Les défis auxquels sont confrontées les classes défavorisées et les populations opprimées, qu’elles aient été colonisées ou dominées par l’impérialisme, sont intrinsèquement liés à la nature du système capitaliste. Ce système repose sur la propriété privée des moyens de production essentiels, la réglementation du travail, du commerce et de la vie dans le but de maximiser les profits du secteur privé, au détriment de la satisfaction des besoins sociaux de la vaste majorité des citoyens, que ce soit à l’échelle nationale ou mondiale.
Quel remede ?
Pour remédier à ces problèmes, les peuples des pays pauvres sous la domination de l’impérialisme ont besoin d’une réforme agraire qui permette la redistribution des terres aux agriculteurs démunis, aux sans-terres et aux travailleurs agricoles. Ces nations ont également besoin d’investissements dans la production, l’infrastructure (énergie, traitement des eaux usées, chemins de fer, etc.), la santé, l’éducation, la recherche scientifique, la culture populaire, etc. Ils ont besoin d’un système politique qui permette à la majorité de réaliser davantage de progrès et d’exercer pleinement ses droits démocratiques, y compris les droits des femmes, les droits politiques, individuels et collectifs, etc.

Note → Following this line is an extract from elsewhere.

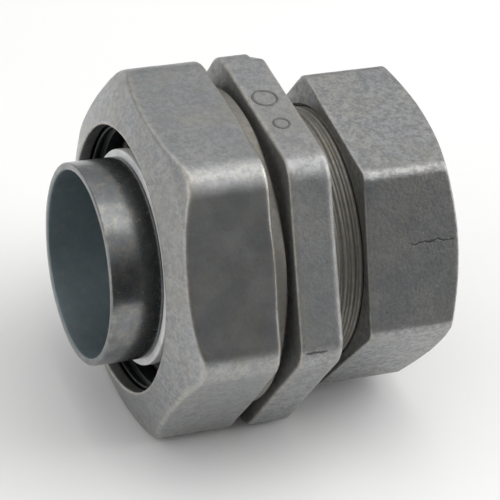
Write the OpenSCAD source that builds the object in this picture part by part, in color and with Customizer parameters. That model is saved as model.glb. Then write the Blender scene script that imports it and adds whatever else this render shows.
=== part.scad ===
// Conduit combination coupling, trade size 1 inch: liquidtight flexible metal conduit at the
// -X end, thin-wall EMT at the +X end. Each end closes with a hexagonal gland nut.
// X runs along the conduit, +Z is up, and x = 0 is the wire stop that the EMT butts against.
// All sizes are in millimetres.

/* [Conduits] */
// Outside diameter of the EMT that the +X end takes
emt_diameter = 29.54; // [29.3:0.01:29.7]
// Largest outside diameter of the liquidtight conduit that the -X end takes
conduit_diameter = 33.4; // [32.8:0.1:33.4]
// Smallest inside diameter of that conduit, which slides over the ferrule
conduit_inside = 26.44; // [26.4:0.02:26.8]

/* [Threads] */
// Pitch of both gland threads, 24 threads to the inch
thread_pitch = 1.058; // [0.8:0.002:1.5]
// Radial clearance between a spigot's thread and its nut's
thread_clearance = 0.08; // [0.05:0.01:0.1]

/* [Body] */
// Width across the flats of the body's hexagon
hex_across_flats = 43.2; // [42.8:0.1:46]
// Rounding radius of the body's hexagon corners
hex_corner = 4.1; // [2:0.1:6]
// Length of the small step cast into one corner of the hexagon
corner_step_length = 1.9; // [1:0.1:3]
// Depth of that step
corner_step_depth = 0.55; // [0.2:0.05:1]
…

Ces droits ne peuvent être acquis et exercés que par le biais d’une lutte collective organisée, dotée d’objectifs clairs, pour éviter que les tentatives de révolte et de révolution ne soient détournées par des forces réactionnaires… Le BRICS se trouve ainsi à un carrefour critique, où ses décisions futures auront un impact significatif sur l’ordre mondial en mutation.